Part 5: Reflections on the Battle for Lumbee Recognition

Record Number: 
BLOG032
Citation: 

Locklear, Arlinda. "Part 5: Reflections on the Battle for Lumbee Recognition." YouTube. 28 April 2010.

Annotation: 

Arlinda Locklear continues her lecture on the Lumbee's fight for recognition to a group of students at UNC- Chapel Hill in this fifth video segment by discussing the Lumbee's efforts at recognition at the administrative level.

Locklear begins by mentioning the Indian Reorganization Act (IRA) that was created by Congress in 1934. She says that the IRA was created to make a new federal policy for recognizing tribes.  Even tribes already recognized, she says, will come under the "umbrella" of the IRA.

Locklear states how the IRA provided for reorganization of a community composed of "half-bloods" who could prove one half or more Indian blood to be allowed to organize under the IRA as a federally recognized tribe.

The Lumbees tried this process, she says. In 1937 the Solicitor's Office of the Department of the Interior (DOI), who, Locklear says, were very aware of the Lumbee Tribe and their position, asked themselves if the Lumbee could organize under the IRA. In 1937 the DOI worked with Carl Seltzer, a physical anthropologist, to decide the Lumbee's fate. They went to the Lumbees in North Carolina and performed tests that were popular during that era to determine Indianness. Locklear mentions the "pencil test," blood tests, nose tests, and teeth tests, which all, scientifically, at the time, determined Indianness.

Locklear says that Seltzer received around 200 volunteers for his tests out of some 36,000 people; and that out of those 200, Seltzer found 22 to be of half or more Indian blood. Locklear says that theoretically, those 22 Indians could have become federally recognized due to Seltzer's proof that they were in fact of Indian descent. But, she says, as the Solicitor's Office of the Bureau of Indian Affairs (BIA) interpreted it, half-bloods only have the right to organize as an Indian tribe if they can convince the DOI to make a piece of their land into a trust for an Indian Reservation and then the half-bloods could vote on an IRA approved constitution.

Locklear says that "there was a very polite, 'no, I don't think so,'" from the DOI when the Lumbee requested this of the DOI. She says that the DOI was concerned that if those 22 Indians, tested and proved Indian by Carl Seltzer, became recognized then they would create a tribe of 36,000.

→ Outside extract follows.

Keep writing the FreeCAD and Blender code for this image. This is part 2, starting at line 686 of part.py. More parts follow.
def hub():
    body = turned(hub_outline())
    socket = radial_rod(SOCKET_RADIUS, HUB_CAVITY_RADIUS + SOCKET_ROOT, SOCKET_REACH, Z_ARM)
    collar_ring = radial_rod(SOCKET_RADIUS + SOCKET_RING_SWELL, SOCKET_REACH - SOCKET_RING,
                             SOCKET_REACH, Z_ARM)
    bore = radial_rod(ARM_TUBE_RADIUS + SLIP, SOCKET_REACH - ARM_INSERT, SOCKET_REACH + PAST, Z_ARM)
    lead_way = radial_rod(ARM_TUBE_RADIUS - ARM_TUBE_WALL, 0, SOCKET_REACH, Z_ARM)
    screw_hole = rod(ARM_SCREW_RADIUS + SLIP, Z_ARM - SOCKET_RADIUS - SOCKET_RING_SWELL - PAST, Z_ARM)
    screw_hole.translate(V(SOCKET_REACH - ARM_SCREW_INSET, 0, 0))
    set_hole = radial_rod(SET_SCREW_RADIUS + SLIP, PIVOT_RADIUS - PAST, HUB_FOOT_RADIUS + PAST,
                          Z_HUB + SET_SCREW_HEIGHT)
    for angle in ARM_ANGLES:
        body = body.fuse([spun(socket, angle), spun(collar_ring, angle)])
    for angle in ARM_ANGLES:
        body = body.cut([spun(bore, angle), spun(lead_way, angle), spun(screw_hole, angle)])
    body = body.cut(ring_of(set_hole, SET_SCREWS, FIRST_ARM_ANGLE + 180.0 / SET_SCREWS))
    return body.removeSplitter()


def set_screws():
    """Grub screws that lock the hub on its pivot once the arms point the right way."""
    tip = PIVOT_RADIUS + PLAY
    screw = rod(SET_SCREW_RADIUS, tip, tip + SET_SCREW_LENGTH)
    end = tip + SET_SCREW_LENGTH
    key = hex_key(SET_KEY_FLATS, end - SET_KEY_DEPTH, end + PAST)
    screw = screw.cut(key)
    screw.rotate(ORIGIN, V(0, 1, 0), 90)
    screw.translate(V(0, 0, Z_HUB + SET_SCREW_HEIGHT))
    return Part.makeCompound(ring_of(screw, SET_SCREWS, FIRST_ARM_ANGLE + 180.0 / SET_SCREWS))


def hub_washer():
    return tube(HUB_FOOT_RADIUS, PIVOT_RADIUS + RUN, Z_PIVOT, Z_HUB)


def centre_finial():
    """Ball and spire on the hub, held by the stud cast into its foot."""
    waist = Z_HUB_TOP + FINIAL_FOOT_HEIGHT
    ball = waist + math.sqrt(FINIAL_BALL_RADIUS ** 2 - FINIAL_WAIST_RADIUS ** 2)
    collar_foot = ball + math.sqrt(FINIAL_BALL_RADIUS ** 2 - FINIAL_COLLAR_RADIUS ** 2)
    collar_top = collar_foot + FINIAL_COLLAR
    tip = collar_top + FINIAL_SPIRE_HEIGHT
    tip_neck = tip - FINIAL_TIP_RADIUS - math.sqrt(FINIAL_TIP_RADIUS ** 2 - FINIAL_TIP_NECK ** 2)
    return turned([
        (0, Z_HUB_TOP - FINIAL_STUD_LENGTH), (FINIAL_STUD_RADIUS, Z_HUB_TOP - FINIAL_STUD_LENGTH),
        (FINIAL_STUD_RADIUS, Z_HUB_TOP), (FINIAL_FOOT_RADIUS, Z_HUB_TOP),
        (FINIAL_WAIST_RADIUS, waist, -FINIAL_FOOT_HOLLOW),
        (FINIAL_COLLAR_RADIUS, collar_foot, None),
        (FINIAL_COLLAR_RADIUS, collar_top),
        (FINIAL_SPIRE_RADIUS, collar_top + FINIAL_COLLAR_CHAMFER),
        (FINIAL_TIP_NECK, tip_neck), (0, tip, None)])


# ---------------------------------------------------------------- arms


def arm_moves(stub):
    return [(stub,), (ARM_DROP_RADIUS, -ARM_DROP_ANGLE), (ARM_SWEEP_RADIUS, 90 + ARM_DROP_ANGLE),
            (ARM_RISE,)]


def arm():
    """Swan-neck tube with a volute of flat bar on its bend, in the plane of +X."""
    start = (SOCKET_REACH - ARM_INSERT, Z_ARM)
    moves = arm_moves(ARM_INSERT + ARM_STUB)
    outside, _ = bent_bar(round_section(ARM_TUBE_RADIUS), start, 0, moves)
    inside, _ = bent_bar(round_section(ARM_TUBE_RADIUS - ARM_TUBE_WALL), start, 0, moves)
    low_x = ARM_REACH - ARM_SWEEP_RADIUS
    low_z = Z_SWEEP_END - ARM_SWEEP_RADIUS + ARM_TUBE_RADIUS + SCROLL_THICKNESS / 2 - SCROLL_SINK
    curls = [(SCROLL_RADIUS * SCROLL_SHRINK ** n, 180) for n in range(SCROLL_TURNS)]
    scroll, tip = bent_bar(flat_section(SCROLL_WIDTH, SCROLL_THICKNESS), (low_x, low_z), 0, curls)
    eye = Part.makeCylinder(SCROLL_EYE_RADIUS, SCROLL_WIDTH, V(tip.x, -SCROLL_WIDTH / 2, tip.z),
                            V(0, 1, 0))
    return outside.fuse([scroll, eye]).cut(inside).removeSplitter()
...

Locklear next discusses her work with Julian Pierce, from Legal Services Office, after detailing the Lumbee's failed attempt at federal recognition through the IRA. She says that after the Lumbee realized that the 1956 Lumbee Act did not recognize them, they tried the administrative efforts rather than staying with Congress. Pierce helped the Lumbee draw a petition showing that the Lumbee met the seven criteria (discussed in video segment three) set by the DOI to determine Indianness. Locklear says that she and Pierce spent a lot of time gathering evidence from experts who could help them create a historical narrative of the Lumbee people that addressed the seven criteria, including the special act of Congress that "terminated" the Lumbee. She says that Pierce and herself argued with the DOI that the 1956 Lumbee Act did not terminate the tribe, but that Congress had just intended to leave the Lumbee Tribe in the position they were in.

Locklear says that as time passed with no results from any governmental bureau, she realized that her efforts were not working. Then in 1987, the year she sent the petition she and Pierce had worked on to the BIA, she became suspicious when Congress recognized a Texas Pueblo tribe with special legislation. Locklear says that this same tribe had been terminated and that their termination had been modeled after the 1956 Lumbee Act. If this seemed like a ray of hope to the Lumbee, it did not last long, as the DOI told Congress that the 1968 Tiwa Act, which recognized that Texas Pueblo tribe, made that Texas tribe ineligble for the administrative process for recognition because of the special act of Congress that terminated the tribe. This worried Locklear as the DOI had told her to get the petition in, which she says takes about twenty years to process, and then they will tell the Lumbees whether they are eligible or not.

Locklear says that she decided against waiting twenty years and asked for a formal Solicitor's opinion. She says she wanted to know at the beginning whether the Lumbee were eligible for recognition rather than waiting twenty years. It took two years, Locklear says, to find out that the BIA said the Lumbee were not eligible to go through the administrative process of federal recognition because of the 1956 Lumbee Act. Locklear says that she realized at this point this was good, that the BIA never intended to recognize the Lumbee, and that the Lumbee needed to change their strategy from working with the DOI and the BIA to go back to Congress.